- AIM OF THE TASK -
Starting with the first line and ending with the line that holds "back, +Z up. Millimetres.", repeat the material exactly.

- PROVIDED MATERIAL -
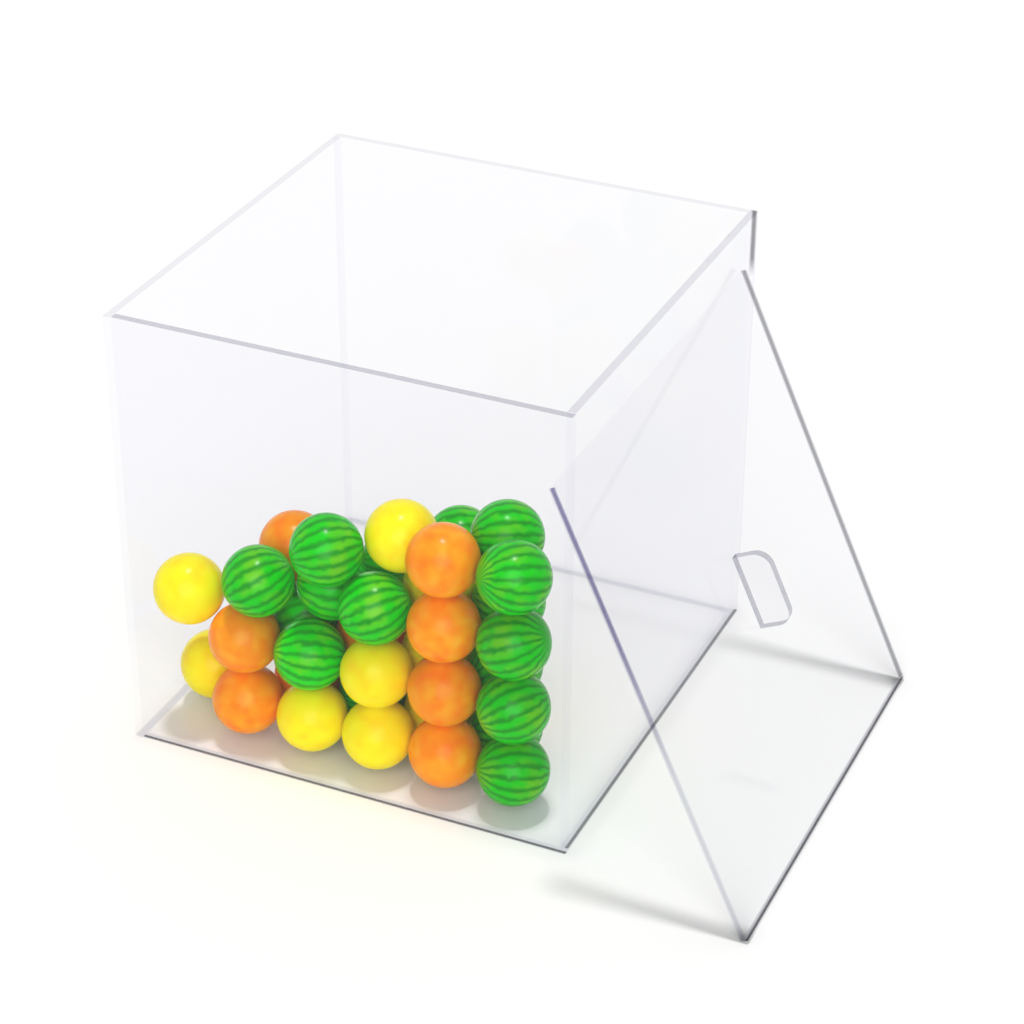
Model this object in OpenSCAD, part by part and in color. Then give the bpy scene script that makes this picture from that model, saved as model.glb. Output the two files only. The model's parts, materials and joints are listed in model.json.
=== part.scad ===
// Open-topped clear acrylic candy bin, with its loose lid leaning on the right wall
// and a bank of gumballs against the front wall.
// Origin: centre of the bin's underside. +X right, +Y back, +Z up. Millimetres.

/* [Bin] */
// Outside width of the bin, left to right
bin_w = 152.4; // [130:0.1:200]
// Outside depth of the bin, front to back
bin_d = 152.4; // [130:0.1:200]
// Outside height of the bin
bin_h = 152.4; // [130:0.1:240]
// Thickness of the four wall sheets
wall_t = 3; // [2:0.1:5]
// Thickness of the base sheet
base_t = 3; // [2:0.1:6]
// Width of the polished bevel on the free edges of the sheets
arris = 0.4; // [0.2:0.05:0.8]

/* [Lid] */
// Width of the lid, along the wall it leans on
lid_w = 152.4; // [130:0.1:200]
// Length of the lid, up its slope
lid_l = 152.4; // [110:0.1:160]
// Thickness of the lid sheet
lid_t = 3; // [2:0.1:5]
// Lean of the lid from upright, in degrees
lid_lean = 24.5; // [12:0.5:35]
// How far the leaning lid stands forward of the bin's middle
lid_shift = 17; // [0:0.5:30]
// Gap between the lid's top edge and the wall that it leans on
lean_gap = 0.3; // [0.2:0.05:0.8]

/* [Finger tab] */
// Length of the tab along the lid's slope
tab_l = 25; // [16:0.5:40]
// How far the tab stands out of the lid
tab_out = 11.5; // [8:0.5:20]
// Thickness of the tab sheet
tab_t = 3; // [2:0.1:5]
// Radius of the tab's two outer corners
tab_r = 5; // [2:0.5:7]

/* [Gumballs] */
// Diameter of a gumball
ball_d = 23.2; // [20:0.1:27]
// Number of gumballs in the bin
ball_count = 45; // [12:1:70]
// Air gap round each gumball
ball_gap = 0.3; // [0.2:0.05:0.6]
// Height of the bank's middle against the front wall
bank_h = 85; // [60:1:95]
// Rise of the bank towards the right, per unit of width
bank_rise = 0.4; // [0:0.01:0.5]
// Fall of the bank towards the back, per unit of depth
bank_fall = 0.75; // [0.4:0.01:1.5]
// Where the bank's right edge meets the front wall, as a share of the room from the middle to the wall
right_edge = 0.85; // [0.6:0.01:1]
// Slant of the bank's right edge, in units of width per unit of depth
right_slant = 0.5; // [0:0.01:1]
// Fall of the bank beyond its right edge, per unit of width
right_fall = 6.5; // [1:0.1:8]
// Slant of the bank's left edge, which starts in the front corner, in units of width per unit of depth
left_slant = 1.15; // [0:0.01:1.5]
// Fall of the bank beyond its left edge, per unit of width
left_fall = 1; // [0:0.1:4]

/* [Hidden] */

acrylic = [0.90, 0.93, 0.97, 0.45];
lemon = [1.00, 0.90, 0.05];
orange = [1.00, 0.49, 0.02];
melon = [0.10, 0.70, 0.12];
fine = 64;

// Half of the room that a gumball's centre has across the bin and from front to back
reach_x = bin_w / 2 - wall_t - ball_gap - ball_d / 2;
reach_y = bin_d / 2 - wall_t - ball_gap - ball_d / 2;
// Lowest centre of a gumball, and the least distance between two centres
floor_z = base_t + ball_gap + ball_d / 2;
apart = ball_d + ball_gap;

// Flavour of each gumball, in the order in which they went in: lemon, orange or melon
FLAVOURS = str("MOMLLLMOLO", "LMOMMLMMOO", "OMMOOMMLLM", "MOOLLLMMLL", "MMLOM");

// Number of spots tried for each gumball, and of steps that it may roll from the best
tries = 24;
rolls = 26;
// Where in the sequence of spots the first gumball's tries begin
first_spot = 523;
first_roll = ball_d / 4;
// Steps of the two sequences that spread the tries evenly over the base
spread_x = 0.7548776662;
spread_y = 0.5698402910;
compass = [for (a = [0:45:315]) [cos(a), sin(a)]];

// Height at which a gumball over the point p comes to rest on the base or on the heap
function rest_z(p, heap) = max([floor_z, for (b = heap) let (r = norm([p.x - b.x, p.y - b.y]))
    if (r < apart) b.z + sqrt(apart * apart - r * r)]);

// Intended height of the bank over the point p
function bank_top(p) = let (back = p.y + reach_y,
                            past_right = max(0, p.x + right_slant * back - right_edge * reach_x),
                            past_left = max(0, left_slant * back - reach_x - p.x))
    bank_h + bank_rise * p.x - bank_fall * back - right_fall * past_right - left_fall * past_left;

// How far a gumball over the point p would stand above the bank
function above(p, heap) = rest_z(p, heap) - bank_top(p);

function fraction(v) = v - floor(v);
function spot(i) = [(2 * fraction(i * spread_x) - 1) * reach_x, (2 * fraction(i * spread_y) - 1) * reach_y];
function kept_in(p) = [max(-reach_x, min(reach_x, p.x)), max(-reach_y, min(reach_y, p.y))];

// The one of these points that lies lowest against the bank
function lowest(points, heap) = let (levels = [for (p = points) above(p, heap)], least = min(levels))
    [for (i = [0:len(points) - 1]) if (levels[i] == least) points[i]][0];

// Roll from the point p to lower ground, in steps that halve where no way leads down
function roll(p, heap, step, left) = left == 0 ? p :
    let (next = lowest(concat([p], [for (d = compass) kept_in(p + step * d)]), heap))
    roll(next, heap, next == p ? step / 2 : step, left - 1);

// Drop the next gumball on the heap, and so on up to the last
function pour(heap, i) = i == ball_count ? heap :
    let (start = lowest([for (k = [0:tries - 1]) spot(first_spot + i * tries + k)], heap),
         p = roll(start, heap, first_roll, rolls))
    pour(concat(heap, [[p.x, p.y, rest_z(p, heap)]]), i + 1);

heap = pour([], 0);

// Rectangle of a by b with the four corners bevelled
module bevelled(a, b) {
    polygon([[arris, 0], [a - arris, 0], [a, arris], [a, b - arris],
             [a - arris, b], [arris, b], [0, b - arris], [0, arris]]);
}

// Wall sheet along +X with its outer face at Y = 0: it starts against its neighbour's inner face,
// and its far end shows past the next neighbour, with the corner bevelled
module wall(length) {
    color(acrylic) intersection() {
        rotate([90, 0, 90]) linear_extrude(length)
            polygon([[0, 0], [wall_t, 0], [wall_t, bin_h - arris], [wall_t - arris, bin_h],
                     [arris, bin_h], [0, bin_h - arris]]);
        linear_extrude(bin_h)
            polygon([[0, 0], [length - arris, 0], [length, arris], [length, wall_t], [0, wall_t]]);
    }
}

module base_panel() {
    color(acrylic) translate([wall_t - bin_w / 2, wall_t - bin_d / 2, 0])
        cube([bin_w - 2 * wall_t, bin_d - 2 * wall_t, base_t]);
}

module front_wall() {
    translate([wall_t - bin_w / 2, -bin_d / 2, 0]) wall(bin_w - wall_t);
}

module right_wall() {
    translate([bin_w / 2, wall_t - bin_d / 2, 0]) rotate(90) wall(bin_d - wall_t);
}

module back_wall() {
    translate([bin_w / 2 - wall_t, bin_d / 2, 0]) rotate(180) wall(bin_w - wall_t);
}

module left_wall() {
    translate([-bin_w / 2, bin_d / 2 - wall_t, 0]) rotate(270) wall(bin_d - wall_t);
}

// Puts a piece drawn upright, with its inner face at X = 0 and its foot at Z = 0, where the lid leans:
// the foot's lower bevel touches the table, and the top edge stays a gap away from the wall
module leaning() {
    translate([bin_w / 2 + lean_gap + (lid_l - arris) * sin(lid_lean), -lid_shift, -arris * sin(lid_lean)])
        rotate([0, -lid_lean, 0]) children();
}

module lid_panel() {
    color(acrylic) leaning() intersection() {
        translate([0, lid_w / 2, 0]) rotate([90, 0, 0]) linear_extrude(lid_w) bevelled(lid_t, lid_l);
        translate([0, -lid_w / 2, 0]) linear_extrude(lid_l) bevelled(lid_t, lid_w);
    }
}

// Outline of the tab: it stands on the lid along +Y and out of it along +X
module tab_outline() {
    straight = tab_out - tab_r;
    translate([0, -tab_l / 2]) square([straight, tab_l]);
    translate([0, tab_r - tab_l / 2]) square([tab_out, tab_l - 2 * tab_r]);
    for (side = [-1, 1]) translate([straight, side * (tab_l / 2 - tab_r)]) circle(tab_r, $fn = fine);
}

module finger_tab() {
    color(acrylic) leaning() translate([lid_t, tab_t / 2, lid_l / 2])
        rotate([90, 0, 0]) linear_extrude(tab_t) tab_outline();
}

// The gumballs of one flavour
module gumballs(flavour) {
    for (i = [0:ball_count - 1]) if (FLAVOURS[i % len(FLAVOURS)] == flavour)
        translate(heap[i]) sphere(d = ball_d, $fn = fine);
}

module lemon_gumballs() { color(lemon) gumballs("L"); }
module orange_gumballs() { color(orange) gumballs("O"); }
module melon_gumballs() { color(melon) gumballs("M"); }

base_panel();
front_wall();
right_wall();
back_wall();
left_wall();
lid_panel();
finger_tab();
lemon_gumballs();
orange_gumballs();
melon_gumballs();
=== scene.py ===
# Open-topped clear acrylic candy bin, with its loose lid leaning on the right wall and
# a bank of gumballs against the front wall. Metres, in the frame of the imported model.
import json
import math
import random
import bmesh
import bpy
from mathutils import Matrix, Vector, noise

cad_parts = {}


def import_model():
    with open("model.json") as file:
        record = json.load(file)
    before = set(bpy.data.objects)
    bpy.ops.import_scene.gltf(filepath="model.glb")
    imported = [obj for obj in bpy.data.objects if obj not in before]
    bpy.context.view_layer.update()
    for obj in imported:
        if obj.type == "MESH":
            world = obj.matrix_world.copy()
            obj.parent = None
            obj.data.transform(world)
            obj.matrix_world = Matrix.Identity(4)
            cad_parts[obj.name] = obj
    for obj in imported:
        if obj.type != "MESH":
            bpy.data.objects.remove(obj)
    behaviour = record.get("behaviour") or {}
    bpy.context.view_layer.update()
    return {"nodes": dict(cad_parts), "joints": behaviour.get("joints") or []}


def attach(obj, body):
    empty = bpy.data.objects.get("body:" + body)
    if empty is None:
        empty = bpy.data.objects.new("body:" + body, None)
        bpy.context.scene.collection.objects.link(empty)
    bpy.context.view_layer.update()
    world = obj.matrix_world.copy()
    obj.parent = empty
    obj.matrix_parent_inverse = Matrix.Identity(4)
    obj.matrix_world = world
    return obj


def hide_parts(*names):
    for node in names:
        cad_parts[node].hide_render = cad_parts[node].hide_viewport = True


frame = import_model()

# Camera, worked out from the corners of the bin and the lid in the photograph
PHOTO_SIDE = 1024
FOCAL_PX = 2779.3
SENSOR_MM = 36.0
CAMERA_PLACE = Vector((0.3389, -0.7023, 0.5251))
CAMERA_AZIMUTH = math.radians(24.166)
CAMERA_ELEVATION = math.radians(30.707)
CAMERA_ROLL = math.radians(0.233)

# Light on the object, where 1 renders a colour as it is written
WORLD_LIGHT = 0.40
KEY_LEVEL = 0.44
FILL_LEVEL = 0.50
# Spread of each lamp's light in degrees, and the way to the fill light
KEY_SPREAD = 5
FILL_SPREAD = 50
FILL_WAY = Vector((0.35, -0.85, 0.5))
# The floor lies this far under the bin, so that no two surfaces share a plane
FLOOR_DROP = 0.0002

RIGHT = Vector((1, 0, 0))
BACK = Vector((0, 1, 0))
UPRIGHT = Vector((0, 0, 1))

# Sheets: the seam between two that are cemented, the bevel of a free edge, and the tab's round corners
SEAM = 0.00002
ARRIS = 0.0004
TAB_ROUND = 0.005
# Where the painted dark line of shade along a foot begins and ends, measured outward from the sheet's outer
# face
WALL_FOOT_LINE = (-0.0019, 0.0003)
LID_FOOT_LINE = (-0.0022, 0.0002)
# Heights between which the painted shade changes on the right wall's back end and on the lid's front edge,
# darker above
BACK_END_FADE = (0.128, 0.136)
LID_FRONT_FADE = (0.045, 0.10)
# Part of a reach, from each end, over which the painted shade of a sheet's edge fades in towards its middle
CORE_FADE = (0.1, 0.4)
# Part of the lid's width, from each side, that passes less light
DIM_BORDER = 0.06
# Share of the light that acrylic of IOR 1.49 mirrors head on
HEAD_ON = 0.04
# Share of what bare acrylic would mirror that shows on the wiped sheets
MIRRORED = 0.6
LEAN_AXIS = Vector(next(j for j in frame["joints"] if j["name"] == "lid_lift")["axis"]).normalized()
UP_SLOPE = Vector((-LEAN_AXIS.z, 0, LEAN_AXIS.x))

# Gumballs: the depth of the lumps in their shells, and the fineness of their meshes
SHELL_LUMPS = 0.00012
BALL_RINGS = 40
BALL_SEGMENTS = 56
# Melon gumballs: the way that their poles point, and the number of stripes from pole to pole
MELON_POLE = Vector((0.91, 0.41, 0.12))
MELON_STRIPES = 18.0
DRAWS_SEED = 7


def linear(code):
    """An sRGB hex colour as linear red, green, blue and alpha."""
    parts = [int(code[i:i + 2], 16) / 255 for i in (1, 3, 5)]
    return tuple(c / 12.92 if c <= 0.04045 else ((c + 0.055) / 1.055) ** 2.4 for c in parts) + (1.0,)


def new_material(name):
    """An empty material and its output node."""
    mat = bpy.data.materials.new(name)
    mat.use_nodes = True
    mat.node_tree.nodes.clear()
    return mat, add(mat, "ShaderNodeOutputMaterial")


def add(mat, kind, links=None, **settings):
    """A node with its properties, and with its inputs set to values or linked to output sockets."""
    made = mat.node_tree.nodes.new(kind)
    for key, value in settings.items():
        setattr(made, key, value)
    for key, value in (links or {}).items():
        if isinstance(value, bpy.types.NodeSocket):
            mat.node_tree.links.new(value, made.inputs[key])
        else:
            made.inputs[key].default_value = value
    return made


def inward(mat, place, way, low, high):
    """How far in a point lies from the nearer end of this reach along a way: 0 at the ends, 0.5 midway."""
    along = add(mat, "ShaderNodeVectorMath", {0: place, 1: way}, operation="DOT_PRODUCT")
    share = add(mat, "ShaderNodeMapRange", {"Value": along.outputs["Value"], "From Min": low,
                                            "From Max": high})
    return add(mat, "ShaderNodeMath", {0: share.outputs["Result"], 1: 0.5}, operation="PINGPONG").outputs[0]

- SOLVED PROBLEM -
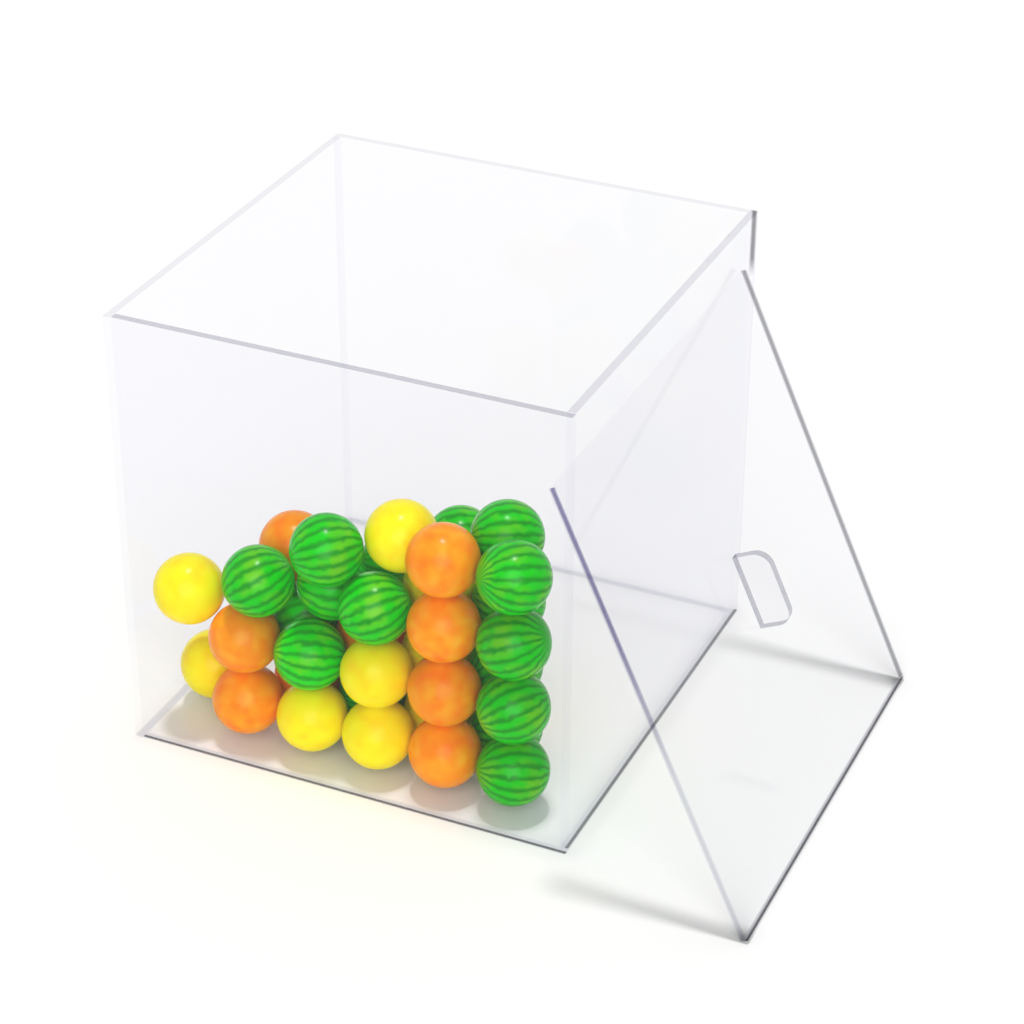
Model this object in OpenSCAD, part by part and in color. Then give the bpy scene script that makes this picture from that model, saved as model.glb. Output the two files only. The model's parts, materials and joints are listed in model.json.
=== part.scad ===
// Open-topped clear acrylic candy bin, with its loose lid leaning on the right wall
// and a bank of gumballs against the front wall.
// Origin: centre of the bin's underside. +X right, +Y back, +Z up. Millimetres.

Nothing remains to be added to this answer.